When the player takes control of the cartoon fox’s starfighter, Andross becomes the memory of a rumor, a name shouted at you in the past by a dog in a captain’s hat. Without a substantial framing narrative, every conflict in Star Fox Zero acts (or fails to act) as its own justification. There is no campaign, no theaters of war, no advances or retreats. Once, just once, does an emergency landing in one level result in a rescue mission in the next. For a player who enjoys games that at least pretend the player is doing things for a reason rather than just doing them for their own sake, this bit of subplot is like an oasis in a desert, but then the desert rolls on.

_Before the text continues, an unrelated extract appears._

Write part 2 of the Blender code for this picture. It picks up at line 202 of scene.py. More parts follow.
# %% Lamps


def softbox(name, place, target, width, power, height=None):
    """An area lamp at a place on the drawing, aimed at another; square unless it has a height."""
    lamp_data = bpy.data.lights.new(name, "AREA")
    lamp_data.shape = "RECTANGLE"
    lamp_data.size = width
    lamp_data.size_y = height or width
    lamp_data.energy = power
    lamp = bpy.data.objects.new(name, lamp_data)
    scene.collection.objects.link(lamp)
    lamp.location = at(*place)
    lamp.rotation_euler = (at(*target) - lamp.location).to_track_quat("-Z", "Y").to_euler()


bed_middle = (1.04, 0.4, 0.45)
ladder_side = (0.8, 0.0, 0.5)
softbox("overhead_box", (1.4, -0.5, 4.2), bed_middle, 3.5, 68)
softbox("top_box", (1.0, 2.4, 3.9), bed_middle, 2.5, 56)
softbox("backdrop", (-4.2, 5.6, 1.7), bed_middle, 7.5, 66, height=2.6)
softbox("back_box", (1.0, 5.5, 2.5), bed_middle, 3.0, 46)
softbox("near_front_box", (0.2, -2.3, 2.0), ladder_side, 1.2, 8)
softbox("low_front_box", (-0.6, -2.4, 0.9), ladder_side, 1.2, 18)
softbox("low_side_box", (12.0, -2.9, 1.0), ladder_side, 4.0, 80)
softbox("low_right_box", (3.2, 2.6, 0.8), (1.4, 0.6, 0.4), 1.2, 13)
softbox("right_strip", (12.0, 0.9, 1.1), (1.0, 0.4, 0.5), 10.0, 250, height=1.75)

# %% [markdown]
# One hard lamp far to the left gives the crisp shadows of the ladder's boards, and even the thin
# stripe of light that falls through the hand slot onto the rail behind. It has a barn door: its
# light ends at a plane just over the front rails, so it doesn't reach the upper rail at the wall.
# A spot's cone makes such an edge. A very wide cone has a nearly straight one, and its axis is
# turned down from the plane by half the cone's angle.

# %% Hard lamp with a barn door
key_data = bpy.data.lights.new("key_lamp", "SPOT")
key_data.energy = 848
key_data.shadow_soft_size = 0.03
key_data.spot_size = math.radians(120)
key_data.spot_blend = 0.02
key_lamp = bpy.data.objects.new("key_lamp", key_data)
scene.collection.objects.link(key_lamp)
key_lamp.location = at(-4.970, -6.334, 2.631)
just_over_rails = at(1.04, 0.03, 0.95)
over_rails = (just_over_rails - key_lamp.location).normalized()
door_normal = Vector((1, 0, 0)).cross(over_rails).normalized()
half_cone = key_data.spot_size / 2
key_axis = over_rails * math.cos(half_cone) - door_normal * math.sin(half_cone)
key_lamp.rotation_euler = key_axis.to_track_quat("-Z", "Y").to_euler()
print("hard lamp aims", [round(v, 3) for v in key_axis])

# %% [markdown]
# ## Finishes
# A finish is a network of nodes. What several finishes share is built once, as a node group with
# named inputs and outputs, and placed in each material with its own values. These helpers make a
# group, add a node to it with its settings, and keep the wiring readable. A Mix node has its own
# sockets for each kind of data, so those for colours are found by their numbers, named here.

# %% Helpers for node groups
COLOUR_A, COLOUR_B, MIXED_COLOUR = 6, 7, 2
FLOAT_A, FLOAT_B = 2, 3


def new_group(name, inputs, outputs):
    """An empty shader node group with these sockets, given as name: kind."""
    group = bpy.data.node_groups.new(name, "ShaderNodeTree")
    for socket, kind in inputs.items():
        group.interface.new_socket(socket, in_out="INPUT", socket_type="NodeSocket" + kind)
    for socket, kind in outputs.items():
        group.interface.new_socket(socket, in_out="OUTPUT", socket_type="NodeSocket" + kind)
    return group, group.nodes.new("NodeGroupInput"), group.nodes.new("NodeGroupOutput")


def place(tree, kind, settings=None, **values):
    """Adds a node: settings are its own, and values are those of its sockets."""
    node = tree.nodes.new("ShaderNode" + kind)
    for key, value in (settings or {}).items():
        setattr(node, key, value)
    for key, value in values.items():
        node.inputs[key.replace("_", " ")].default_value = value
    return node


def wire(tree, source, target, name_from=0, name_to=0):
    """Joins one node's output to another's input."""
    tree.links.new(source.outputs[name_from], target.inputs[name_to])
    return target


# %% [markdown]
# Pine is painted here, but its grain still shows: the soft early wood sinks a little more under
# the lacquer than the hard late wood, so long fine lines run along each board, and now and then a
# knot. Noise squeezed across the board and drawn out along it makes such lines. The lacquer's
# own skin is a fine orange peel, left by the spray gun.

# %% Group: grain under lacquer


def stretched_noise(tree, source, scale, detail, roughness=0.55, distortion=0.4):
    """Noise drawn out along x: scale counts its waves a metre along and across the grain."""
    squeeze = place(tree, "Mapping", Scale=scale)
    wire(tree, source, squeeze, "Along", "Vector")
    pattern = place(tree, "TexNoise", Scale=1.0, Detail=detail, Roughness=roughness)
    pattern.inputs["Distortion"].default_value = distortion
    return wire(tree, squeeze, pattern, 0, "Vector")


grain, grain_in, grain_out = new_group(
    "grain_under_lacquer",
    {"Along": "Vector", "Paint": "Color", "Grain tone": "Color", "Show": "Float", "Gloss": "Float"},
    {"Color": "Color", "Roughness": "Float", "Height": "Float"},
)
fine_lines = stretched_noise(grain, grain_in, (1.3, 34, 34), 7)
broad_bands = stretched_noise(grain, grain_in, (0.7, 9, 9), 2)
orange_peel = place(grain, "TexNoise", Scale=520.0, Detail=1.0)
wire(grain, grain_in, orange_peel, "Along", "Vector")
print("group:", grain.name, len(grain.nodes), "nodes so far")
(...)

In another game, in another review, I might be talking about how this lack of connection between Star Fox Zero’s violence and the narrative universe in which the violence occurs could offer a compelling portrait of the distance in modern combat between the person (or anthropomorphic animal) tasked with pulling the trigger and the chain of command that decides when, where, and why the trigger should be pulled. Except that this isn’t what kind of game Star Fox Zero is. Star Fox Zero is a cartoon, a low(ish)-polygon combat flight simulator updated with more visual texture and new ways for the player to blow things up.

Unfortunately, if there’s little worthy of objection in Star Fox Zero, there also seems to be just as little that serves to engender joy. It might have been rewarding to treat Star Fox Zero as a game of objects, but when the design seems to be aiming for a sense of nostalgic clunkiness, there’s very little room to see any of it as particularly imaginative.

something sleek and edgy, but only the energy drink kind of edgy

The cartoon fox’s high resolution starfighter still wants to look as though it were made out of triangles, which ends up reading like a redesign by a focus group of middle managers. (“Make the ship look like the classic Arwing, only more awesome. You know, add some textures or something. Textures are a thing, right?”) On the other hand, the Arwing can transform into something akin to a walking chicken when the player needs to shoot things, which would be fantastic if not for my sneaking suspicion that the game was actually going for more of a dinosaur vibe. Something sleek and edgy, but only the energy drink kind of edgy.

Flying the Arwing is challenging but not rewarding. The divide between controlling navigation on the player’s main screen and directing weapons through motion control on the Wii U GamePad’s second screen is awkward at first, but far from insurmountable—it’s a system well suited for co-op play, and one that Splatoon (2015) players will find somewhat familiar. On the other hand, it happens more than once that the next step in defeating an enemy is unclear until the cartoon fox’s wingmen shout a strategy over the intercom. And while levels are relatively brief, being sent back to the beginning after every failure seems to operate as a penalty never quite made worthwhile through a sense of accomplishment or advancement.

The most interesting aspect of the game is discovering the different behaviors of each object in the world and creating a strategy for how to deal with them—a three-stage missile that opens up a new weak point and speeds up each time you destroy a stage—but this process tends to be frustratingly singular. There’s little that the objects in one stage have to do with objects in any later stage, which means that defeating any individual level acts more as a process of short-term memorization rather than learning. The end result is that successfully destroying an existential threat to life in the galaxy tends to feel about as rewarding as landing in a flight simulator. It feels good to have finally pulled it off, to have tweaked the airspeed and angle of descent just so, but it’s more of a relief than a joy.

star fox zero plane

If there’s something successfully old-fashioned about Star Fox Zero, it’s the way that playing the game can feel a bit like spending too long with Asteroids (1979) or Space Invaders (1978). At times it’s hard, and at other times it doesn’t feel quite as hard, but after a while when the “game over” screen pops up it’s almost welcome. Some players will keep coming back, and Star Fox Zero has at least a handful of rewards for those players—hidden pathways, secret objectives, digital tokens to be collected. But for a lot of players, these will feel like pushing to add a few extra points to their personal high score only without being asked to enter their initials after they’re done.

As a game, Star Fox Zero isn’t so much broken as deeply and disappointingly lacking in inspiration. Shiny but not smooth, it’s a game about a space-faring fox in a spaceship that turns into a chicken without any sense of joy, and that might be the biggest disappointment of all.